Apparently, right while talking to us, Fabio Stassi realized that his characters, not only those he created for Come un respiro interrotto, but also others - like Chaplin in his previous novel, Charlie Chaplin's last dance - have something to do with the voice. Or better, they are voices.  It is easy to recognize Soledad as a voice, to identify her  with her unique voice, since she is an extraordinary singer. But also Stassi's  other characters are predominantly voices, even Chaplin who is a mime and communicates without using it or Soledad's uncle, lo zapatero, who never says a word. His language is made up of the sounds of his work.

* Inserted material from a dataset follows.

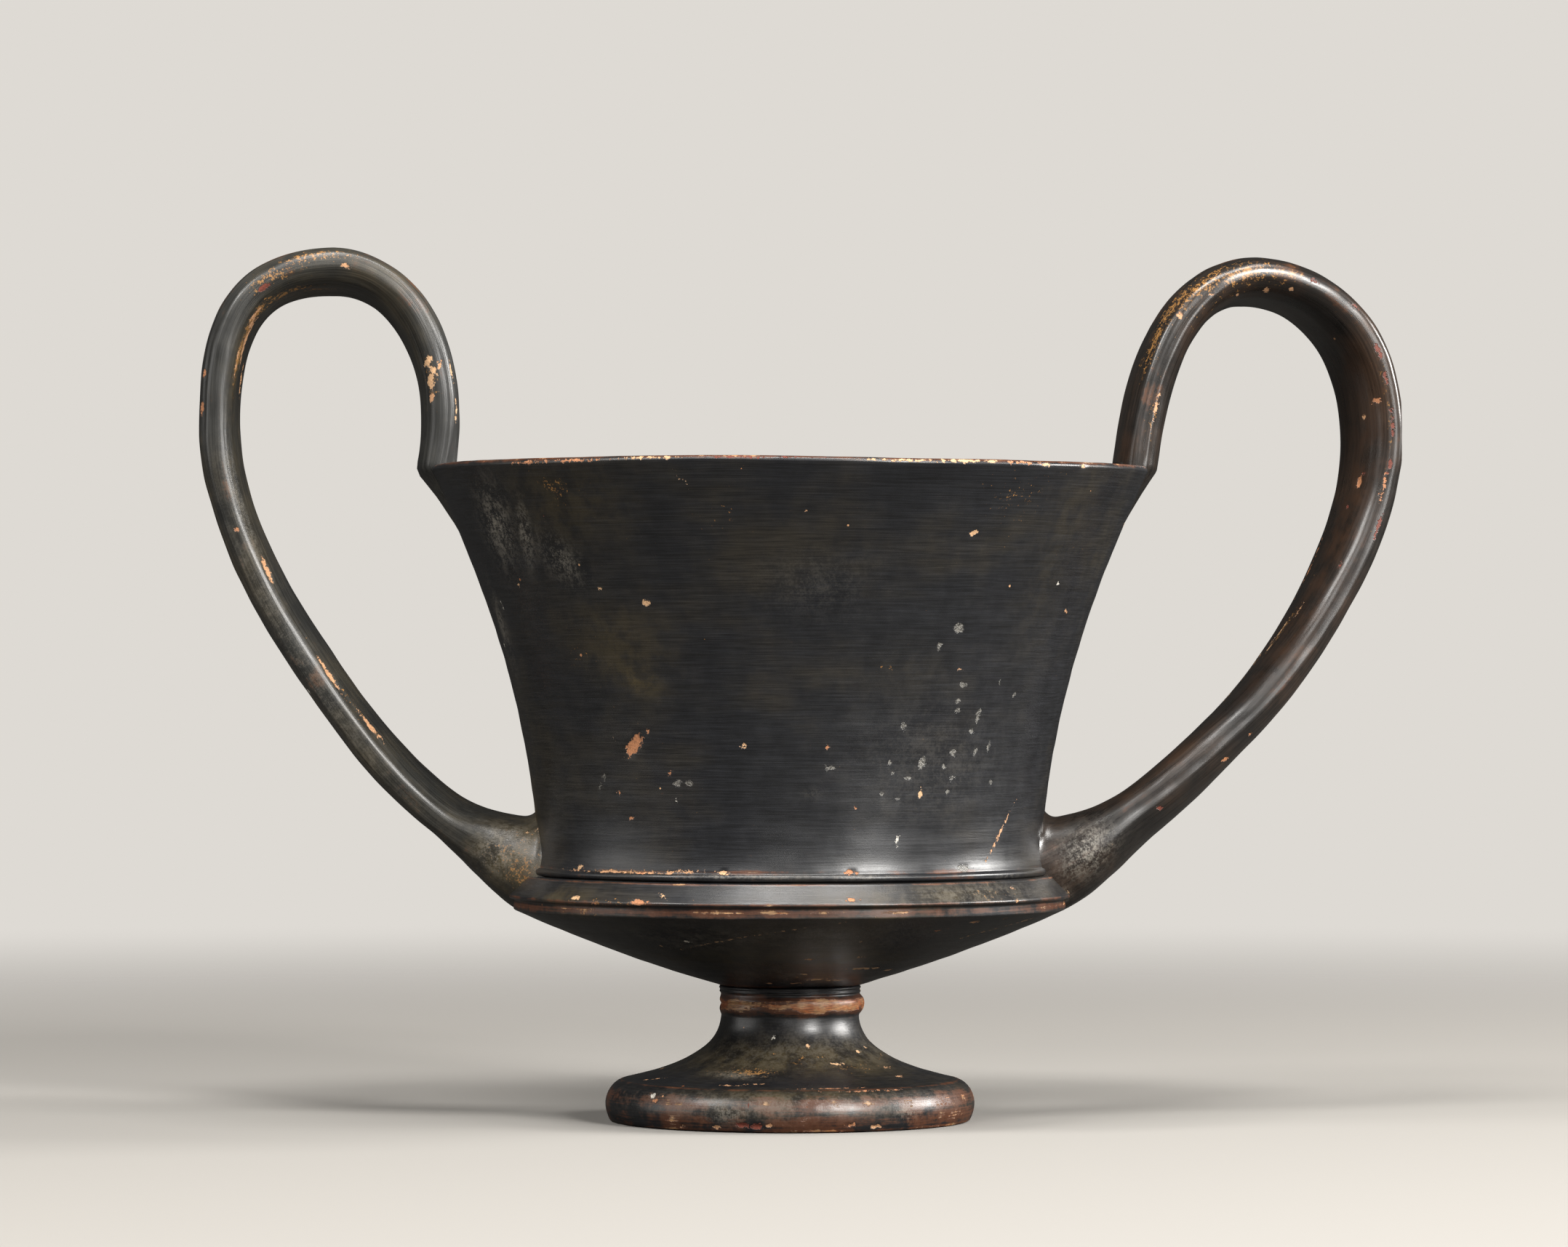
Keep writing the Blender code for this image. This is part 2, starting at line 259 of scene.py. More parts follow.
@dataclass
class Chart:
    """A closed surface as a grid: its points and where each lies round a ring and along the run.

    The ring angle is in radians and grows in the direction of the columns. The ring radius turns it
    into metres. Outside is true where the photograph's marks may sit.
    """

    points: np.ndarray
    ring: np.ndarray
    radius: np.ndarray
    run: np.ndarray
    outside: np.ndarray
    normals: np.ndarray = field(init=False)

    # How many points share in a pixel's place, and how far off they may be in the picture
    NEIGHBOURS = 4
    LIMIT_PX = 14.0

    def __post_init__(self) -> None:
        """Work out the normals of the grid."""
        self.normals = self.grid_normals()

    def grid_normals(self) -> np.ndarray:
        """Unit normals: the cross product of the steps round the ring and along the run.

        Returns:
            Array of one normal for each point.
        """
        round_step = np.roll(self.points, -1, axis=1) - np.roll(self.points, 1, axis=1)
        run_step = np.gradient(self.points, axis=0)
        normals = np.cross(round_step, run_step)
        return normals / np.maximum(np.linalg.norm(normals, axis=-1, keepdims=True), 1e-12)

    def lift(self, height: np.ndarray) -> None:
        """Move every point along its normal by a height in metres, then renew the normals.

        Nothing passes the solid's box: the table and the outermost edges stay where they are.

        Args:
            height: metres outwards for each point.
        """
        self.points = np.clip(self.points + self.normals * height[..., None], *np.array(CAD_BOX))
        self.normals = self.grid_normals()

    def find(self, sight: Sight, x: float, y: float) -> tuple[float, float, float] | None:
        """Place on the surface that the photograph shows at a pixel.

        The four nearest points that face the eye are weighted by the inverse square of their
        distance in the picture.

        Args:
            sight: the photograph's view.
            x: pixel across.
            y: pixel down.

        Returns:
            Ring angle, ring radius and run there, or None where the surface isn't near the pixel.
        """
        facing = ((sight.eye - self.points) * self.normals).sum(axis=-1) > 0.0
        gaps = np.linalg.norm(sight.project(self.points) - (x, y), axis=-1)
        gaps = np.where(facing & self.outside, gaps, np.inf)
        order = np.argpartition(gaps.ravel(), self.NEIGHBOURS)[:self.NEIGHBOURS]
        near = gaps.ravel()[order]
        if near.min() > self.LIMIT_PX:
            return None
        weights = 1.0 / (near ** 2 + 0.01)
        weights /= weights.sum()
        rings = self.ring.ravel()[order]
        ring = math.atan2((weights * np.sin(rings)).sum(), (weights * np.cos(rings)).sum())
        return ring, float(weights @ self.radius.ravel()[order]), float(weights @ self.run.ravel()[order])

    def reach(self, spot: tuple[float, float, float], length: float, width: float,
              lean: float) -> np.ndarray:
        """How far each point lies from a spot, in ellipse radii.

        The offsets round the ring and along the run are turned by the lean, and each is divided by
        half the ellipse's size. The reach is the root of the sum of their squares.

        Args:
            spot: ring angle, ring radius and run of the middle.
            length: full length in millimetres.
            width: full width in millimetres.
            lean: degrees from the ring's direction towards the run.

        Returns:
            Array that is 1 on the ellipse and 0 at its middle.
        """
        ring, radius, run = spot
        turn = (self.ring - ring + math.pi) % math.tau - math.pi
        across = turn * radius / MM
        along = (self.run - run) / MM
        c, s = math.cos(math.radians(lean)), math.sin(math.radians(lean))
        a = (across * c + along * s) / (length / 2)
        b = (along * c - across * s) / (width / 2)
        return np.hypot(a, b)


class Weather:
    """Reads the marks and stains on a chart and keeps them as fields of its points."""

    # Millimetres that stand for no mark near, and the tone of a point that has none
    FAR = 6.0
    NO_TONE = 0.5
    # Breadth over which a mark's floor sinks, and how much of that lies outside its edge
    SINK_MM = 0.5
    SINK_OUTSIDE = 0.3
    # How fast a stain thins out from its middle
    THINNING = 1.2
    # Smallest and largest of the seeded marks, and how likely each flaw is
    SPREAD_MM = (0.7, 1.9)
    CHANCES = {Flaw.PIT: 0.5, Flaw.FLECK: 0.35, Flaw.CHIP: 0.15}

    def __init__(self, chart: Chart, sight: Sight) -> None:
        """Start with an unmarked surface.

        Args:
            chart: the surface.
            sight: the photograph's view.
        """
        self.chart = chart
        self.sight = sight
        shape = chart.run.shape
        self.loss = np.full(shape, self.FAR)
        self.pit = np.full(shape, self.FAR)
        self.tone = np.full(shape, self.NO_TONE)
        self.depth = np.zeros(shape)
        self.stains = np.zeros(shape + (3,))

    def strike(self, mark: Mark, spot: tuple[float, float, float]) -> None:
        """Add one mark: its distance in millimetres, its tone, and the clay that it takes away.

        Args:
            mark: the damage.
            spot: its place on the chart.
        """
        away = (self.chart.reach(spot, mark.length, mark.width, mark.lean) - 1.0) * mark.width / 2
        target = self.pit if mark.flaw is Flaw.PIT else self.loss
        nearer = away < target
        if mark.flaw is not Flaw.PIT:
            self.tone[nearer] = mark.tone.value
        target[nearer] = away[nearer]
        sunk = smooth_step(-away / self.SINK_MM + self.SINK_OUTSIDE) * mark.flaw.value * MM
        self.depth = np.maximum(self.depth, sunk)

    def cloud(self, stain: Cloud, spot: tuple[float, float, float]) -> None:
        """Add one soft stain: strength times the bell curve of the reach.

        Args:
            stain: the stain.
            spot: its place on the chart.
        """
        reach = self.chart.reach(spot, stain.length, stain.width, stain.lean)
        channel = stain.stain.value
        value = stain.strength * np.exp(-reach ** 2 * self.THINNING)
        self.stains[..., channel] = np.maximum(self.stains[..., channel], value)

    def read(self, marks: tuple[Mark, ...], clouds: tuple[Cloud, ...]) -> None:
        """Place the photograph's marks and stains that this surface carries.

        Args:
            marks: its small damage.
            clouds: its soft stains.
        """
        finds = [(mark, self.strike) for mark in marks] + [(stain, self.cloud) for stain in clouds]
        for found, add in finds:
            spot = self.chart.find(self.sight, found.x, found.y)
            if spot is None:
                LOG.warning("mark at %s, %s is off the surface", found.x, found.y)
            else:
                add(found, spot)

    def scatter(self, count: int, seed: int, where: np.ndarray) -> None:
        """Small seeded damage for the sides that the photograph doesn't show.

        Args:
            count: number of marks.
            seed: number that fixes the draw.
            where: true for the points that may carry one.
        """
        rng = np.random.default_rng(seed)
        spots = rng.choice(np.flatnonzero(where.ravel()), size=count, replace=False)
        for index in spots:
            spot = (self.chart.ring.ravel()[index], self.chart.radius.ravel()[index],
                    self.chart.run.ravel()[index])
            size = rng.uniform(*self.SPREAD_MM)
            flaw = rng.choice(list(self.CHANCES), p=list(self.CHANCES.values()))
            tone = rng.choice([Tone.ORANGE, Tone.OCHRE, Tone.CREAM])
            mark = Mark(flaw, tone, 0.0, 0.0, size * rng.uniform(1.0, 1.9), size, rng.uniform(0.0, 180.0))
            self.strike(mark, spot)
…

Books like voyages, books like rooms

Actually all books are voyages but, maybe,  that's something we all already know. There is no Frigate like a Book , isn't thereEach time we open a new one, we set for a journey towards the unkown, toward adventure and discovery. Along the way we learn more about people, places, facts and,  last but not least, about ourselves.

What Stassi probably meant with "books can be voyages or rooms", isn't simply that we can recognize some of them as movement from a place to another or  some others as    closed places, in which the limited space brings the reader to focus on the character's thoughts, memories, dreams, reflections. I'm sure there's a less obvious difference and I've been thinking about it since then.

Can you think of any book  you read as a journey or as a room? I like to figure some of them out  as shelters, that is to say rooms. Those are the ones I love and re-read from time to time , the ones that give me certainties, make me feel grounded,  in a certain sense.
Then there are the other ones, which bring me away from my safety zone,  from my ordinariness and certainty. Those I consider as journeys and my stamble on  them is usually destabilising. They usually bring me to redesign and reconsider.

In Come un respiro interrotto rooms, houses and closed spaces are prevailing. They are the places of memory, nostalgia, love, feelings, emotions, dreams, thoughts, self-realization, struggle and pain. But is this book a room or a journey? May I say it may have been both to me?